Funral is a 2022 Indian Marathi language film directed by Vivek Dubey. Written and produced by Ramesh Maruti Dighe under the banner of Before After Entertainment, Funral won the "Best Film on Social Issues" award at the 68th National Film Awards.

Cast 

 Aroh Welankar
 Vijay Kenkare
 Prematai Sakhardande
 Sambhaji Bhagat
 Uday Nirgutkar
 Harshad Shinde
 Siddhesh Pujare 
 Parth Gatge
 Tanvi Barve
 Ajit Kelkar 
 Upendra Date

Production 

Dighe started writing the script in 2014 selections from his own life experiences, dedicated to friend Hira. Film Director Dubey said that the project started in 2019 and most of the shooting was completed before the lockdown came into force, but it hampered his dubbing and sound score work.

Critical Reception 
The Mihir Bhanage of The Times of India  wrote "Funral is heartfelt story that cultminates in a very nicely written climax.

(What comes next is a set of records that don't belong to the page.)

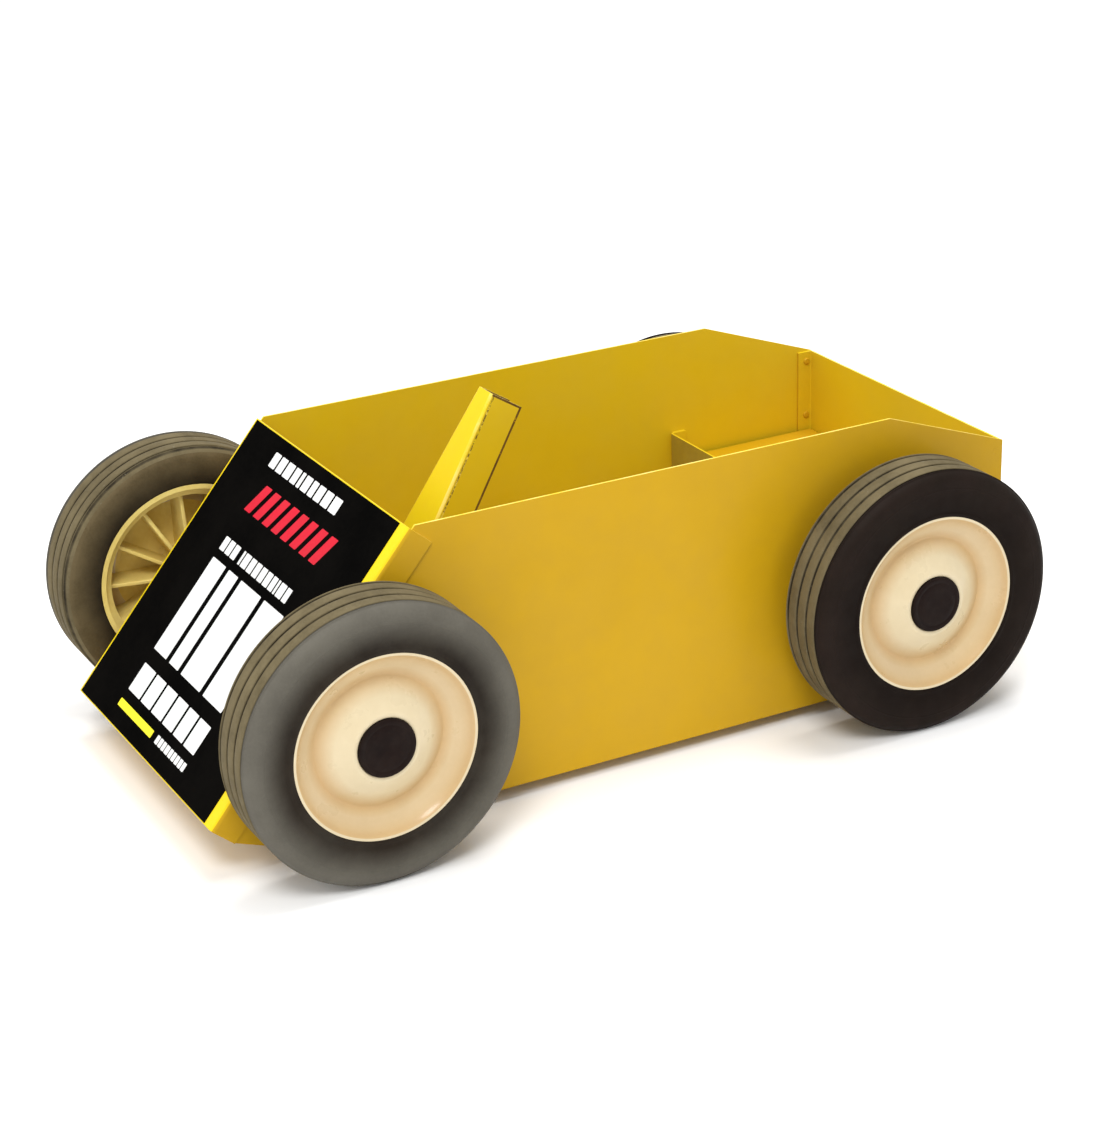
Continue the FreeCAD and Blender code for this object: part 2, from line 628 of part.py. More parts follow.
def lever_bracket():
    """A riveted plate with two ears and a bridge under the lever, which is its rest stop."""
    plate_y = PARTITION_REAR_Y + LAP
    half_width = BRACKET_PLATE_WIDTH / 2
    half_height = BRACKET_PLATE_HEIGHT / 2
    plate = block(-half_width, half_width, plate_y, plate_y + SHEET,
                  PIVOT_HEIGHT - half_height, PIVOT_HEIGHT + half_height)
    ear_inner = EAR_SPACING / 2
    ear_end = PIVOT_Y + LEVER_HALF_HEIGHT + SHEET
    bridge_top = PIVOT_HEIGHT - LEVER_HALF_HEIGHT - SIDE_PLAY
    ears = block(-ear_inner - SHEET, ear_inner + SHEET, plate_y, ear_end,
                 bridge_top - SHEET, PIVOT_HEIGHT + LEVER_HALF_HEIGHT)
    gap = block(-ear_inner, ear_inner, plate_y + SHEET, ear_end + SHEET,
                bridge_top, PIVOT_HEIGHT + 2 * LEVER_HALF_HEIGHT)
    bracket = plate.fuse(ears.cut(gap)).removeSplitter()
    bracket = drilled(bracket, PIN_RADIUS + RUNNING_GAP, [Vector(0, PIVOT_Y, PIVOT_HEIGHT)], X, EAR_SPACING)
    return drilled(bracket, RIVET_RADIUS, bracket_rivets(), Y, SHEET * 2)


def spray_lever():
    """A bell crank: one arm lies back to the can's nozzle, the other stands up for the cable."""
    pivot = Vector(0, PIVOT_Y, PIVOT_HEIGHT)
    half = LEVER_THICK / 2
    rise = LEVER_HALF_HEIGHT
    fork_front = CAN_Y - FORK_LENGTH / 2
    arm = block(-half, half, PIVOT_Y, fork_front + FORK_SLOT_RADIUS / 2,
                PIVOT_HEIGHT - rise, PIVOT_HEIGHT + rise)
    post = block(-half, half, PIVOT_Y - LEVER_ARM_HALF_WIDTH, PIVOT_Y + LEVER_ARM_HALF_WIDTH,
                 PIVOT_HEIGHT, PIVOT_HEIGHT + LEVER_ARM_UP + LEVER_ARM_HALF_WIDTH)
    boss_end = EAR_SPACING / 2 - SIDE_PLAY
    boss = rod(rise, pivot - X * boss_end, pivot + X * half)
    fork_top = PIVOT_HEIGHT + rise
    fork = block(-FORK_HALF_WIDTH, FORK_HALF_WIDTH, fork_front, fork_front + FORK_LENGTH,
                 fork_top - LEVER_THICK, fork_top)
    slot = block(-FORK_SLOT_RADIUS, FORK_SLOT_RADIUS, CAN_Y, CAN_Y + FORK_LENGTH, 0, SHELF_TOP)
    round_end = rod(FORK_SLOT_RADIUS, Vector(0, CAN_Y, 0), Vector(0, CAN_Y, SHELF_TOP))
    lever = boss.fuse([arm, post, fork]).removeSplitter().cut(slot).cut(round_end)
    lever = drilled(lever, PIN_RADIUS + RUNNING_GAP, [pivot], X, EAR_SPACING)
    spring_hole = pivot + Y * SPRING_LEG - Z * SPRING_COIL_RADIUS
    lever = drilled(lever, SPRING_WIRE + LAP, [spring_hole], X, FLANGE)
    return drilled(lever, CABLE_HOLE_RADIUS, [pivot + Z * LEVER_ARM_UP], X, FLANGE)


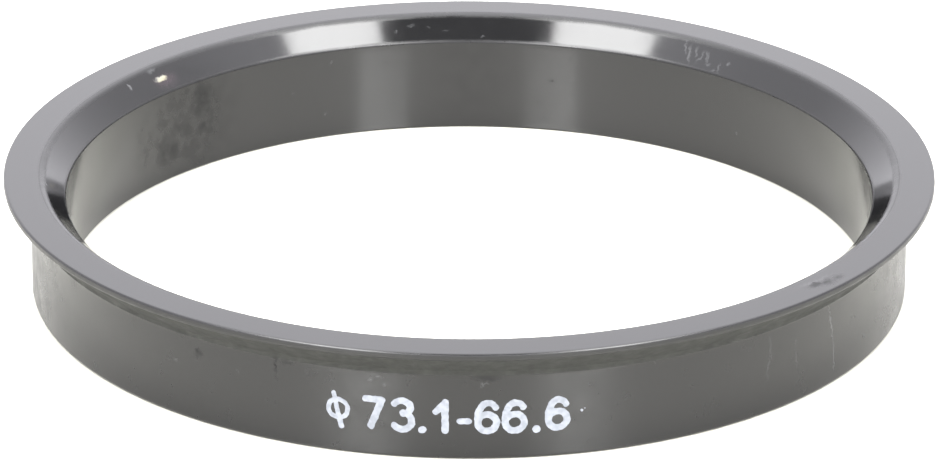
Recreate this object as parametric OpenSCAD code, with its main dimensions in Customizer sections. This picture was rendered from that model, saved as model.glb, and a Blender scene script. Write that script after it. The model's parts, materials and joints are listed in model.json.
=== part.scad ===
// Hub centric ring: a moulded plastic ring that fills the gap between a wheel's centre bore
// and a smaller hub. It stands on its small end, with the lip on top. Its section is the
// same all the way round, so it is one outline turned about Z. The origin is the centre of
// the small end.

/* [Fit] */
// Diameter of the wheel's centre bore, which the wall fits into
wheel_bore_d = 73.1; // [54:0.1:110]
// How much smaller the wall is than that bore, so that it slides in
wheel_play = 0.1; // [0:0.05:0.4]
// Thickness of the wall, which leaves a bore of 66.8 for the hub's 66.6 spigot
wall_t = 3.1; // [2.8:0.05:9]
// Height from the small end to the lip's face
ring_h = 10; // [7:0.1:20]

/* [Lip] */
// How far the lip stands out past the wall
lip_overhang = 2.2; // [1:0.1:4]
// Height of the upright band round the lip, above its cone
lip_band_h = 0.5; // [0.45:0.05:1]
// Slope of the cone under the lip, measured from the axis, to suit the wheel's chamfer
seat_angle = 48; // [35:1:55]
// Rounding of the lip's upper edge
lip_edge_r = 0.2; // [0:0.05:0.35]
// Rounding where the band turns into the cone
band_foot_r = 0.3; // [0:0.05:0.4]
// Fillet where the cone runs into the wall
seat_fillet_r = 1.1; // [0:0.1:1.3]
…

Though it falls short in the technical aspects, the emotion it conveys is universal and for that, it deserves a watch". Keyur Seta of Cinestaan given 2 out of 5 stars and said "Funral gives the feel and atmosphere of a chawl life and screenplay is looks like serious yet light-hearted way. The film conveys a philosophical message around death in a simple manner. But for some strange reason, while Funral has its heart in the right place, the film feels like an incomplete journey".